Both the line containing "arm_tube();" and the line containing "cad_parts[node].hide_render = cad_parts[node].hide_viewport" belong in the answer, along with every line between them; print exactly those.

__Raw data__
-=-=-

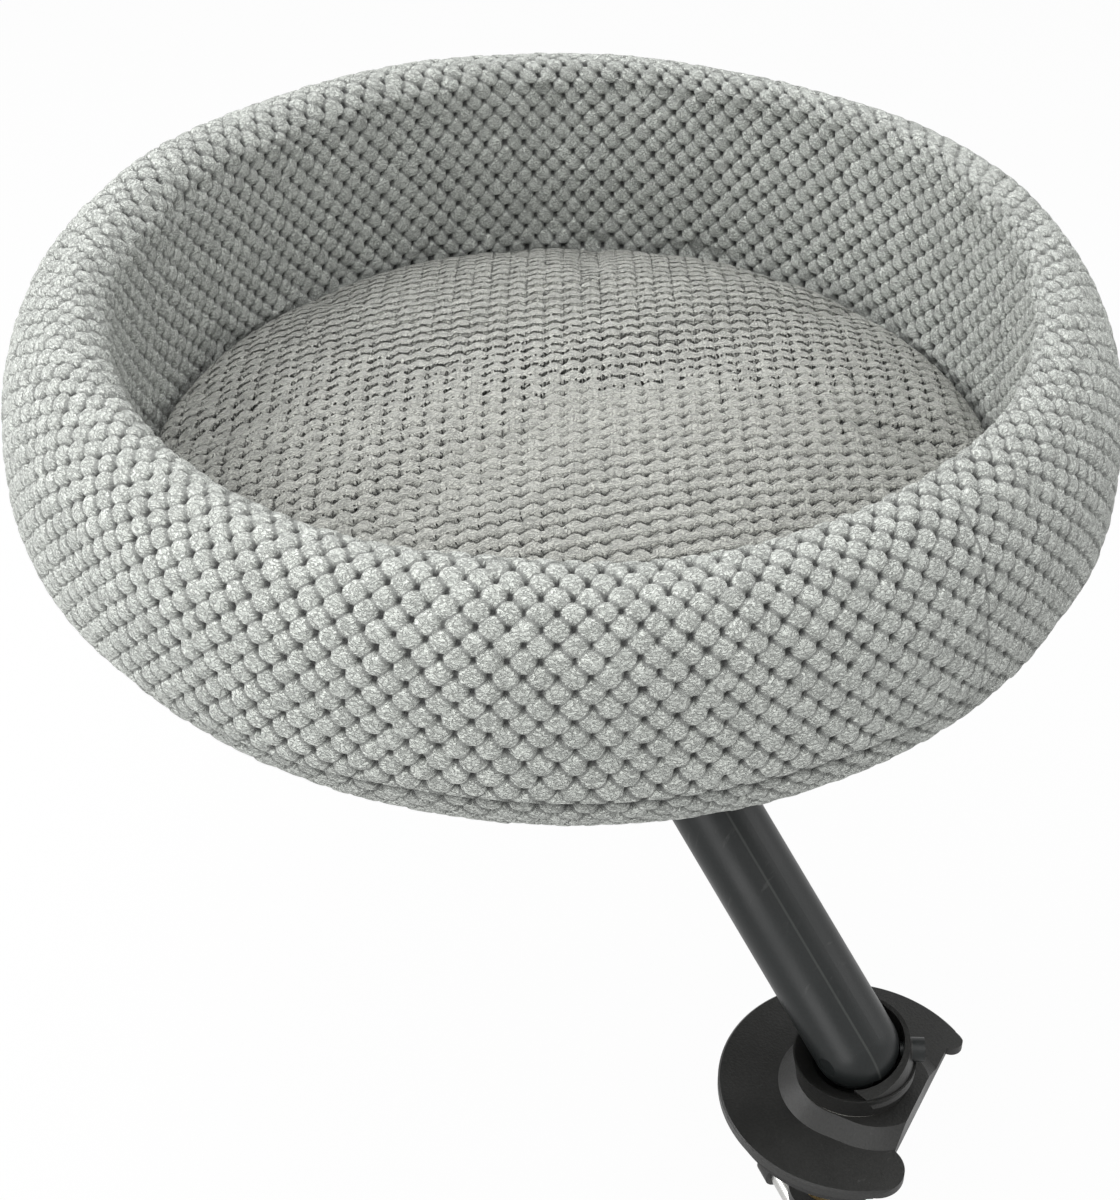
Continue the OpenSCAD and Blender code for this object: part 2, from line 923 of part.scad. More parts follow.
desk_pad();
jaw_plate();
clamp_bracket();
clamp_nut();
clamp_screw();
pressure_plate();
pressure_pad();
clamp_handle();
handle_caps();
base_flange();
base_flange_screws();
base_swivel_washer();
base_turret();
base_retaining_washer();
base_retaining_screw();
base_lock_screw();
base_pivot_pin();
base_tilt_washers();
lower_knuckle();
arm_tube();
upper_knuckle();
top_pivot_pin();
top_tilt_washers();
top_turret();
top_retaining_washer();
top_retaining_screw();
top_lock_screw();
top_swivel_washer();
top_flange();
top_flange_screws();
base_board();
base_foam();
bottom_cover();
wall_foam();
wall_cover();
cushion_fill();
cushion_cover();
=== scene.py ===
"""Looks of a desk-mounted pet bed: knitted covers, painted castings and plated screws."""

import json
import math

import bpy
import numpy as np
from bpy.props import FloatProperty, FloatVectorProperty, IntProperty, PointerProperty
from bpy.types import Operator, Panel, PropertyGroup
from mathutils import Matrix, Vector


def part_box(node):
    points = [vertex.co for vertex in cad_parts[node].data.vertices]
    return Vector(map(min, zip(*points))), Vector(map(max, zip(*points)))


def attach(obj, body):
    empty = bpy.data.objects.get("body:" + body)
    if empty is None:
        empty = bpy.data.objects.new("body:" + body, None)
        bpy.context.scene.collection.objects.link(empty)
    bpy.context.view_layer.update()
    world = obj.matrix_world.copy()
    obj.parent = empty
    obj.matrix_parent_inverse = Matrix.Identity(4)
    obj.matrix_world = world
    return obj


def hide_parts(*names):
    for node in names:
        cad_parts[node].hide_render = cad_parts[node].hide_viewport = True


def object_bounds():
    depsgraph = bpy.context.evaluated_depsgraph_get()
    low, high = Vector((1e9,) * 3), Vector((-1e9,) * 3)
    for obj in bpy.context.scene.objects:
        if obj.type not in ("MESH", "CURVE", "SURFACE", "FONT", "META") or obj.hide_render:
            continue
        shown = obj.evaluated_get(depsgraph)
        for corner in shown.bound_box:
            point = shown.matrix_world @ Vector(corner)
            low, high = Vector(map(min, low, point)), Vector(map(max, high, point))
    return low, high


bl_info = {
    "name": "Desk-mounted pet bed",
    "version": (1, 0, 0),
    "blender": (4, 5, 0),
    "location": "View3D > Sidebar > Pet bed",
    "description": "Dresses a desk-mounted pet bed in knitted covers and painted metal",
    "category": "Object",
}

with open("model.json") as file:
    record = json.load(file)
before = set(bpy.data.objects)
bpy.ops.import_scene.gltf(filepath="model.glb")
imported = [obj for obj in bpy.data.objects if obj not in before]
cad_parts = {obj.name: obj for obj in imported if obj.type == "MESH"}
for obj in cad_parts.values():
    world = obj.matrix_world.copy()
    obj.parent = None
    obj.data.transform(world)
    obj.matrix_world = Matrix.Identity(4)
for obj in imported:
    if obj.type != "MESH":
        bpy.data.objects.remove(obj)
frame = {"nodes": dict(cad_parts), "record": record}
CAD_BOX = [list(corner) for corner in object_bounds()]
WALL_LOW, WALL_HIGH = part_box("wall_cover")
BOARD_LOW, BOARD_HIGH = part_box("base_board")
BASE_LOW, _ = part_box("bottom_cover")
CUSHION_LOW, CUSHION_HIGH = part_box("cushion_cover")
SCREW_LOW, SCREW_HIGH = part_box("clamp_screw")
FLANGE_LOW, FLANGE_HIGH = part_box("base_flange")
TUBE_LOW, TUBE_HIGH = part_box("arm_tube")
BED_X = (WALL_LOW.x + WALL_HIGH.x) / 2
BOARD_THICK = BOARD_HIGH.z - BOARD_LOW.z

# Sewing: how the covers meet and hang, in metres

TUCK_DEPTH = 0.0055  # the wall's cover turns in by this much at the fold
FOLD_STEP = 0.0034  # the base's edge lies this far inside the fold
FOLD_COVER = 0.0012  # and this far below it
FOLD_WAVE = 0.0006  # the fold rises and falls by about this much
FOLD_REACH = 0.012  # and takes the cloth around it along
SHADE_START = 0.003  # painted shadow: the yarn's colour is darkened under the fold, up to SHADE_START + SHADE_LENGTH
SHADE_LENGTH = 0.006
FOLD_SHADOW_LOFT = 0.35
SAG_HEIGHT = 0.04  # the sag grows over this height above the board
PANEL_THICK, PANEL_STEP = 0.002, 0.003
SKIN_GAP = 0.0003
WALL_GAP = 0.0005
FLANGE_ROOM = 0.002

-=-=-

__Response to this task__
arm_tube();
upper_knuckle();
top_pivot_pin();
top_tilt_washers();
top_turret();
top_retaining_washer();
top_retaining_screw();
top_lock_screw();
top_swivel_washer();
top_flange();
top_flange_screws();
base_board();
base_foam();
bottom_cover();
wall_foam();
wall_cover();
cushion_fill();
cushion_cover();
=== scene.py ===
"""Looks of a desk-mounted pet bed: knitted covers, painted castings and plated screws."""

import json
import math

import bpy
import numpy as np
from bpy.props import FloatProperty, FloatVectorProperty, IntProperty, PointerProperty
from bpy.types import Operator, Panel, PropertyGroup
from mathutils import Matrix, Vector


def part_box(node):
    points = [vertex.co for vertex in cad_parts[node].data.vertices]
    return Vector(map(min, zip(*points))), Vector(map(max, zip(*points)))


def attach(obj, body):
    empty = bpy.data.objects.get("body:" + body)
    if empty is None:
        empty = bpy.data.objects.new("body:" + body, None)
        bpy.context.scene.collection.objects.link(empty)
    bpy.context.view_layer.update()
    world = obj.matrix_world.copy()
    obj.parent = empty
    obj.matrix_parent_inverse = Matrix.Identity(4)
    obj.matrix_world = world
    return obj


def hide_parts(*names):
    for node in names:
        cad_parts[node].hide_render = cad_parts[node].hide_viewport = True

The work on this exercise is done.